Boykot hep boykot

Zulüm devam ediyor, ne yapalım?
Çocuklar ölüyor, dünya uyuyor, dünya ölüyor, ne yapalım?
Bir balyoz gibi inmeli bu sorular beynimize.
Filistin’in bir mesele olarak hayatımızda yer etmesi elbette 7 Ekim ile başlamadı. Konuya vakıf olmayanların ya da Filistin’i bir mesele olarak görmeyenlerin hayatlarına yeni giren bu çağdışı soykırım, İsrail’in varlığından bu yana devam eden bir süreç. İngiliz kışkırtmasının bir sonucu olarak adım adım ilerleyen bu işgal; sadece toprakları ele geçirmekle kalmıyor, Müslüman varlığını da o topraklardan yok etmeye varan bir vahşeti yaşatıyor İsrail’e. Görünen yüzüyle İsrail’e dersek daha yerinde olur. Dünya üzerinde Müslüman’a düşman kim varsa İsrail’in yanında durmaya devam ediyor, Filistin’i de görmemeyi bir maharet sanan bir hainlik canlılığını koruyor.
Şimdi de tüm Ortadoğu’yu kana bulayacağını söylüyor İsrail. Buna rağmen yine dünyanın çok gelişmiş (!) ülkelerinden tek ses duyamıyoruz.
Dünya büyük bir körlük ve sağırlığı yaşarken bizde durum nedir?
Türkiye’de her zaman canlı duran bir diriliş ruhu var. Bazen az, bazen toplumun büyük kesimine yayılan bir bilinç kuşanması ile Filistin davasına sahip çıkan bir ümmet kuşanmışlığından bahsetmek mümkün. Dünyanın tüm ümmet coğrafyasına yüreğini açan bir Anadolu irfanı her zaman canlılığını koruyor.
Sezai Karakoç, Diriliş dergisinde 1969 yılında “Ey Yahudi” şiirini yazıyor. Nuri Pakdil, 1969 yılında yayına başlayan Edebiyat dergisinde Kudüs üzerine yazılarını ve şiirlerini yayımlıyor.
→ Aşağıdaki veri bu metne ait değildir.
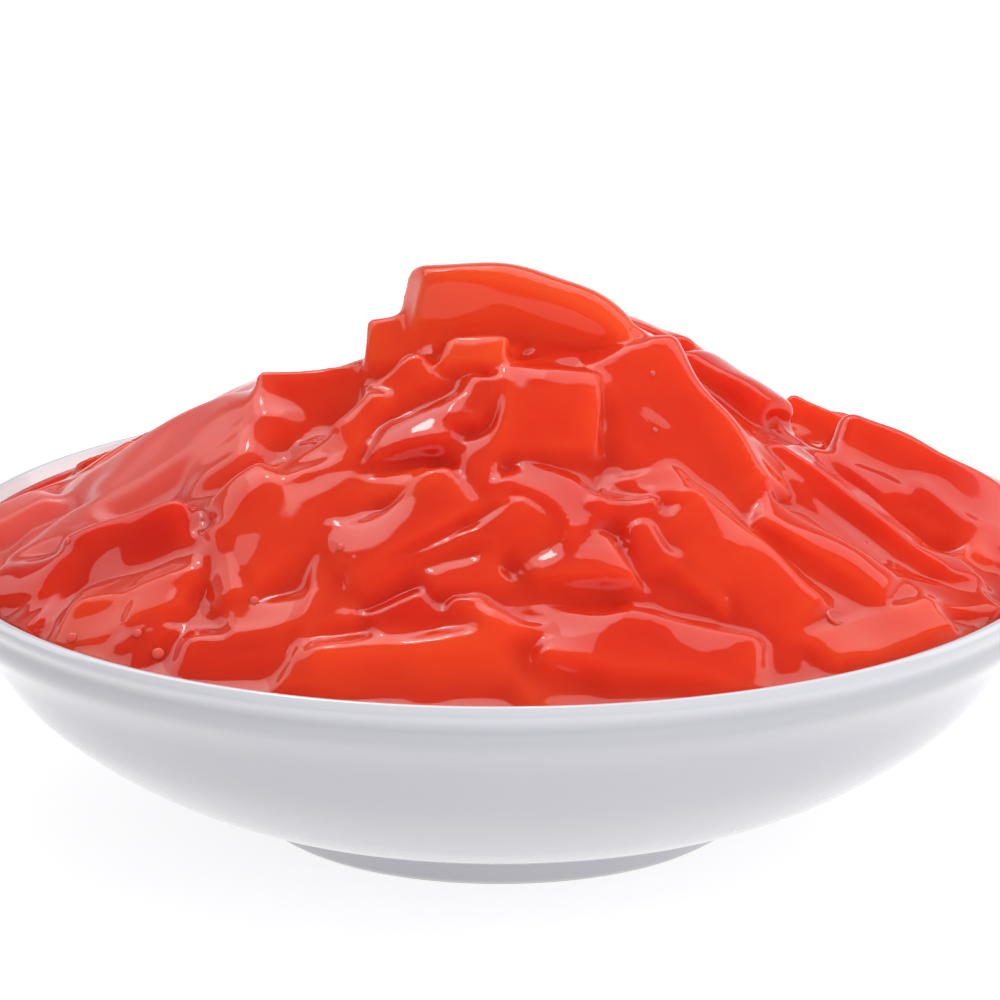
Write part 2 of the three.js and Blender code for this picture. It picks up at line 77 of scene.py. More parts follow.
LAID_STRIPS = [
    # name        x1     y1     lift1  x2     y2     lift2  wide  thick tilt  bow   curve
    ("crown",     -8.8,  -2.5,   5.3,  13.5,  -4.5,   2.5,   6.0,  9.5, -14,   2.8,  0.0),
    ("nub",      -14.2,  -3.5,   1.2,  -6.5,  -5.5,  -1.0,   6.5,  7.0,  18,   0.0,  0.0),
    ("under",     -5.8, -12.3,   1.8,   1.0, -12.6,   1.6,   4.5,  6.0,   0,   0.3,  0.0),
    ("brow",       2.0, -16.0,   1.2,  13.6,  -9.0,   1.9,   4.6,  5.0,  -8,   0.3,  0.0),
    ("breast",    -0.2, -20.9,   1.8,  10.2, -19.8,   2.2,  11.6,  7.0,   3,   0.0,  0.0),
    ("shoulder",  13.5,  -9.0,   3.1,  23.0, -28.5,  -1.3,  13.0,  8.0,   9,   0.2,  0.0),
    ("ridge",     15.2,  -3.0,   2.6,  28.3, -21.4,   1.6,   5.0,  7.0, -22,   0.5, -1.0),
    ("hip",       21.0,   6.0,   1.5,  30.0,  -2.0,   2.0,   8.0,  7.0,   0,   0.0,  0.0),
    ("glint",     -3.8, -22.0,   1.8,  -1.4, -16.5,   1.7,   3.4,  4.0,  -8,   0.0,  0.0),
    ("stem",      -1.9, -23.5,   0.9,  -0.6, -33.0,   1.5,   3.4,  5.0,  10,   0.0,  0.6),
    ("cheek",    -12.6, -23.5,   1.6,  -4.6, -21.8,   1.8,   6.0,  6.0,  -9,   0.3,  0.0),
    ("temple",   -13.5, -16.0,   1.4,  -7.5, -13.0,   1.6,   4.0,  5.0,  10,   0.0,  0.0),
    ("tuft",     -16.5, -19.5,   1.2, -12.5, -16.5,   1.6,   3.6,  4.0,   0,   0.0,  0.0),
    ("tendon",    -9.6, -10.5,   1.4,  -6.8, -15.5,   1.2,   2.2,  4.0,   0,   0.0,  0.8),
    ("ledge",    -24.8,  -8.0,   1.1, -13.6,  -8.0,  -3.5,  11.5,  8.0,  23,   0.0,  0.0),
    ("fold",     -22.5, -22.0,   0.9, -14.0, -20.5,   0.9,   5.5,  6.0,  -8,   0.0,  0.0),
    ("sliver",   -20.0, -27.0,   0.8,  -7.0, -28.0,   1.4,   3.0,  4.0, -10,   0.0,  0.4),
    ("plank",    -15.4, -38.0,   1.0,  -4.2, -30.4,   1.7,   7.0,  7.0,  -7,   0.5,  0.0),
    ("rail",     -14.0, -41.5,   0.9,  -3.2, -36.0,   1.0,   2.4,  4.0,   0,   0.0,  0.0),
    ("tread",    -26.5, -41.0,   0.8, -14.5, -43.2,   0.7,   4.5,  5.0, -10,   0.0,  0.0),
    ("peak",     -26.0, -21.0,   1.8, -21.5, -36.0,   0.2,   8.5,  9.0,   0,   0.6,  0.0),
    ("slope",    -18.0, -23.5,   1.4, -16.5, -38.0,  -1.0,   8.5,  6.0,   0,   0.3,  0.0),
    ("fin",      -29.8, -27.0,   1.0, -27.0, -38.5,   0.9,   3.0,  5.0,  30,   0.0,  0.0),
    ("lens",     -45.0, -21.5,   1.2, -31.5, -26.5,   1.8,   9.0,  7.0,  20,   0.4,  0.0),
    ("band",     -42.5, -29.0,   0.5, -30.5, -31.5,   0.9,   4.4,  4.0, -12,   0.0,  0.0),
    ("tablet",   -36.8, -34.0,   0.9, -31.0, -34.8,   1.2,   6.0,  6.0,  -4,   0.0,  0.0),
    ("tile",     -44.0, -33.0,   0.6, -37.6, -34.6,   0.6,   6.0,  6.0,   8,   0.0,  0.0),
    ("chip",     -37.2, -40.5,   0.6, -33.2, -38.6,   0.6,   3.4,  3.0,   0,   0.0,  0.0),
    ("sill",     -32.2, -43.5,   0.6, -21.0, -46.2,   0.3,   6.5,  6.0,   4,   0.0,  0.0),
    ("pillow",   -53.0, -18.0,   0.8, -44.5, -24.0,   0.6,   8.0,  7.0,  10,   0.6,  0.0),
    ("bolster",  -56.0,  -1.0,   2.4, -47.5,   0.0,   2.0,   8.0,  8.0,  10,   0.0,  0.0),
    ("sheet",    -46.0,   6.0,  -1.6, -22.0,   7.0,  -0.5,  17.0,  8.0,   0,   0.6,  0.0),
    ("veil",     -43.0,  -6.5,   0.8, -25.0,  -5.5,   1.2,  13.0,  7.0,   6,   0.6,  0.0),
    ("dapple",   -31.5, -14.5,   0.4, -25.5, -14.0,   1.0,   6.0,  5.0,  -2,   0.0,  0.0),
    ("shelf",    -51.0, -11.0,   0.8, -41.0, -13.0,   0.5,   8.0,  7.0,  -6,   0.3,  0.0),
    ("hook",       1.4, -28.8,   1.5,   9.2, -35.2,   2.1,   6.0,  4.5, -10,   0.2, -1.3),
    ("swag",       9.4, -31.0,   0.9,  15.6, -30.6,   1.6,   3.0,  4.0,  -6,  -0.5,  0.0),
    ("wedge",     13.4, -27.2,   0.4,  19.2, -25.6,   1.4,   4.2,  4.0, -10,   0.0,  0.0),
    ("shard",     -1.6, -37.4,   0.9,   4.0, -34.0,   1.5,   5.0,  5.0,   0,   0.4,  0.0),
    ("pad",        2.6, -39.6,   0.9,  12.4, -37.8,   1.7,   6.8,  7.0, -12,   0.3,  0.0),
    ("drop",      13.6, -33.0,   1.2,  16.2, -37.6,   1.0,   3.0,  5.0,   5,   0.3,  0.0),
    ("blade",     18.4, -35.0,   0.9,  22.4, -40.4,   0.8,   2.8,  4.0, -10,   0.0,  0.0),
    ("slide",     17.5, -29.0,   0.6,  31.0, -39.0,   0.3,   9.0,  6.0,   8,   0.6,  0.0),
    ("beam",      26.5, -25.5,   1.5,  39.6, -29.4,   0.8,   6.0,  9.0,  -8,   0.3,  0.0),
    ("stripe",    29.8, -10.5,   1.4,  45.6, -19.5,   0.9,   5.5,  7.0, -14,   0.3,  0.0),
    ("broad",     35.5,  -4.0,   0.9,  54.5,  -5.0,   3.2,  14.0,  9.0,  26,   0.5,  0.0),
    ("broad_end", 49.0, -11.0,   1.0,  56.0,  -8.0,   1.6,   7.0,  7.0,  10,   0.0,  0.0),
    ("raft",      31.6, -43.2,   0.7,  44.8, -31.0,   1.6,   4.8,  4.0, -10,   0.0,  0.0),
    ("crumb_a",   42.0, -28.0,   0.6,  50.5, -22.5,   0.9,   5.0,  5.0,  -8,   0.0,  0.0),
    ("crumb_b",   44.6, -21.0,   1.2,  49.2, -18.0,   1.0,   4.0,  4.0,  -8,   0.0,  0.0),
    ("brick",      3.6, -48.6,   1.4,  26.0, -46.8,   0.9,   9.0,  8.0,  -7,   0.6,  0.0),
    ("curl",      -2.8, -44.2,   1.0,   2.2, -48.8,   1.8,   3.0,  4.0, -10,   0.5,  0.8),
    ("crumb_c",   -7.0, -41.4,   0.8,   0.0, -39.8,   0.9,   3.6,  4.0,  -4,   0.0,  0.0),
    ("crumb_d",  -12.5, -45.6,   0.6,  -7.0, -44.2,   0.9,   4.0,  4.0,   0,   0.0,  0.0),
    ("cube",      -5.2, -45.4,   1.0,  -2.6, -45.6,   1.0,   3.6,  4.0,  24,   0.0,  0.0),
    ("kerb",     -19.2, -50.3,   0.8,   1.0, -51.3,   0.2,   7.5,  8.0,  34,   0.3,  0.0),
]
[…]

Yani bizdeki Filistin meselesinin tarihi eskilere dayanıyor.
“Ne yapalım?” diyenlere karşı ya da “Yaptıklarımız yeterli oluyor mu?” sorusunu soranlara her zaman sözümüz diri, yüreğimiz ayakta olmalı. İnsanın nerede durduğu önemli. Hangi yolu tuttuğu kişinin insanî değerlerinin zirvesinde durmakta. “Kimin yanındayız?”, “Kiminleyiz?” sorularına en net cevabı verebilmek için en sağlam adımı atarak yola çıkmalı.
Bir karınca misali de olsa durduğu yeri sağlamlaştırarak yaşamak insanlık onurunun bir gereğidir. Gazze’ye her gün bombalar yağarken, bebeklerin ve çocukların cansız bedenleri şehrin her yerini doldurmuşken günü birlik hiçbir bahane bizlere zihni savrulmaları yaşatamaz.
Filistin’i savunmak bir onur meselesidir. Gazze’nin acısını duymak, insan vicdanının en içli sesidir. Şehadet nasıl ki Filistin’in alnına yazılmış en ak yazıdır, elindeki taşı zalimin üstüne doğru savurmak da her Filistinli için bitmek bilmeyen bir cihattır.
Boykot, her Müslümanın onurudur. Bir yanda canlar yitip giderken, az da olsa konforundan vazgeçmeyenlerle yol yürünmez. Emperyalist güçler nasıl ki tek güç olarak saldırıyor mazlumlara; Müslümanlar da tek yürek olarak, “Boykot, hep boykot!” diyebilmeli.
Zaman geçiyor. İnsanın ruhunu saran unutma ve alışma hastalığı yavaş yavaş süzülüyor içimize doğru. Haberlerde bile Gazze’ye yapılan saldırılar 4., 5. sıraya düştü. Gazze’deki ölümlerin bir sayıdan ibaret olmadığını bilmek yetmiyor. Hassasiyetler hep canlı tutulmalı.
Cihat mı istiyorsun? Elini, ateşe değmiş gibi bir boykot ürününden çekebiliyorsan işte senin cihadın da budur.
Ümmet olalım ve bunun gereklerini yerine getirelim. Filistin bizden bir parça. Bir vücudun uzvuna sahip çıkıyor gibi yürekten sarılalım kardeşlerimize. Bir taş, bir dua, bir boykot… Zafer inananların olacak!